→ Work to complete
Repeat exactly what appears from the opening line of the listing to the line with "is at Z = 0.", inclusive.
==================================================
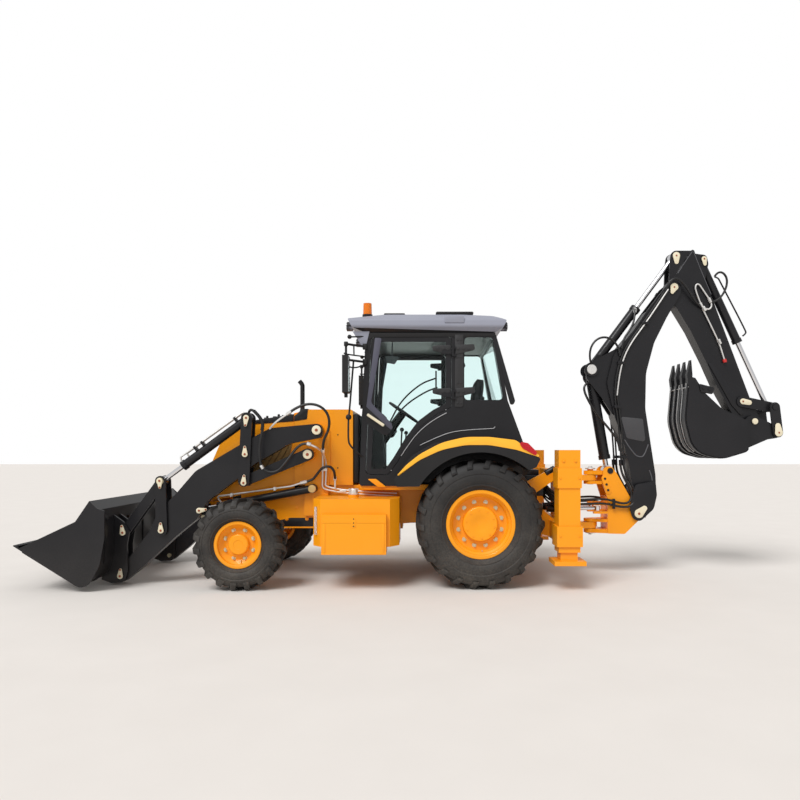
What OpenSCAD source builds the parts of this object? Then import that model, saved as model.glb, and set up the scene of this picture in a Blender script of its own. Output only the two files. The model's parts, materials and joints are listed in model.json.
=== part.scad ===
// Backhoe loader, standing on its wheels.
// X runs along the machine, the loading bucket at -X and the digging arm at +X.
// Y runs across it, Z up from the ground, which is at Z = 0.

/* [Wheels] */
// Distance between the front and the rear axle
wheelbase = 2435; // [2400:5:2480]
// Place of the rear axle along the machine
rear_axle_x = 543; // [530:1:556]
// Radius of a front tyre at its lug tips
front_tyre_r = 460; // [450:1:470]
// Width of a front tyre
front_tyre_w = 350; // [330:1:360]
// Radius of a rear tyre at its lug tips
rear_tyre_r = 657; // [645:1:665]
// Width of a rear tyre
rear_tyre_w = 490; // [460:1:500]
// Radius of a front rim's outer flange
front_rim_r = 238; // [228:1:246]
// Radius of a rear rim's outer flange
rear_rim_r = 350; // [335:1:362]
// Distance between the middles of the front tyres
front_track = 1900; // [1890:1:1920]
// Distance between the middles of the rear tyres
rear_track = 1640; // [1620:1:1650]
// Height of a tyre's lugs
lug_h = 30; // [20:1:36]

/* [Loader] */
// Half of the distance between the middles of the loader arms
arm_y = 695; // [690:1:700]
// Thickness of a loader arm
arm_w = 110; // [90:1:120]
// Diameter of the loader's pins
pin_d = 50; // [40:1:56]
// Thickness of the lever plates beside the arms
lever_t = 25; // [16:1:26]
// Width of the loading bucket
bucket_w = 2300; // [2200:10:2300]
// Thickness of the loading bucket's sheets
bucket_t = 14; // [10:1:20]
// Diameter of a lift cylinder's barrel
lift_d = 86; // [70:1:92]
// Diameter of a dump cylinder's barrel
dump_d = 92; // [70:1:100]

/* [Body] */
// Width of the hood
hood_w = 940; // [900:5:950]
// Width of the fixed cowl behind the hood
cowl_w = 980; // [960:5:1000]
// Thickness of the body sheets
sheet_t = 5; // [3:1:8]
// Width of the cab over its doors
cab_w = 1480; // [1440:10:1500]
// Width of the cab's roof
roof_w = 1600; // [1560:10:1640]
// Width over the rear fenders
fender_w = 2120; // [2080:10:2160]

/* [Digging arm] */
// Width of the boom
boom_w = 240; // [220:2:250]
// Width of the dipper
dipper_w = 180; // [160:2:190]
// Width of the digging bucket
digger_w = 560; // [500:10:600]
// Diameter of the digging arm's cylinders
digger_cyl_d = 120; // [100:2:124]
// Diameter of the digging arm's pins
digger_pin_d = 60; // [50:1:64]

/* [Stabilisers] */
// Half of the distance between the outer faces of the stabiliser tubes
stab_y = 1100; // [1080:1:1120]
// Outer size of a stabiliser's fixed tube
stab_tube = 216; // [206:1:220]
// Length and width of a stabiliser's foot plate
stab_pad = 315; // [300:1:330]

/* [Hidden] */

// Colours of the paint, the rubber, the bright metal and the glass
orange = [0.96, 0.55, 0.05];
black = [0.09, 0.09, 0.10];
rubber = [0.07, 0.07, 0.07];
bright = [0.82, 0.83, 0.84];
grey = [0.62, 0.63, 0.66];
glass = [0.65, 0.85, 0.85, 0.4];
zinc = [0.80, 0.76, 0.55];

// Steps of a rounded corner and facets of a round piece
corner_steps = 5;
$fn = 48;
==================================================
→ Solution
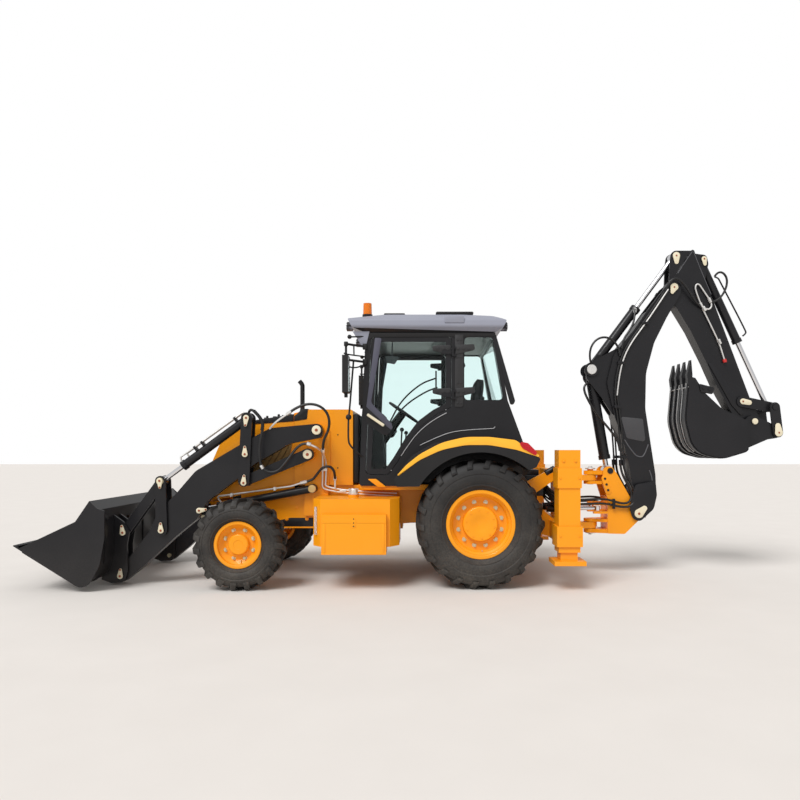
What OpenSCAD source builds the parts of this object? Then import that model, saved as model.glb, and set up the scene of this picture in a Blender script of its own. Output only the two files. The model's parts, materials and joints are listed in model.json.
=== part.scad ===
// Backhoe loader, standing on its wheels.
// X runs along the machine, the loading bucket at -X and the digging arm at +X.
// Y runs across it, Z up from the ground, which is at Z = 0.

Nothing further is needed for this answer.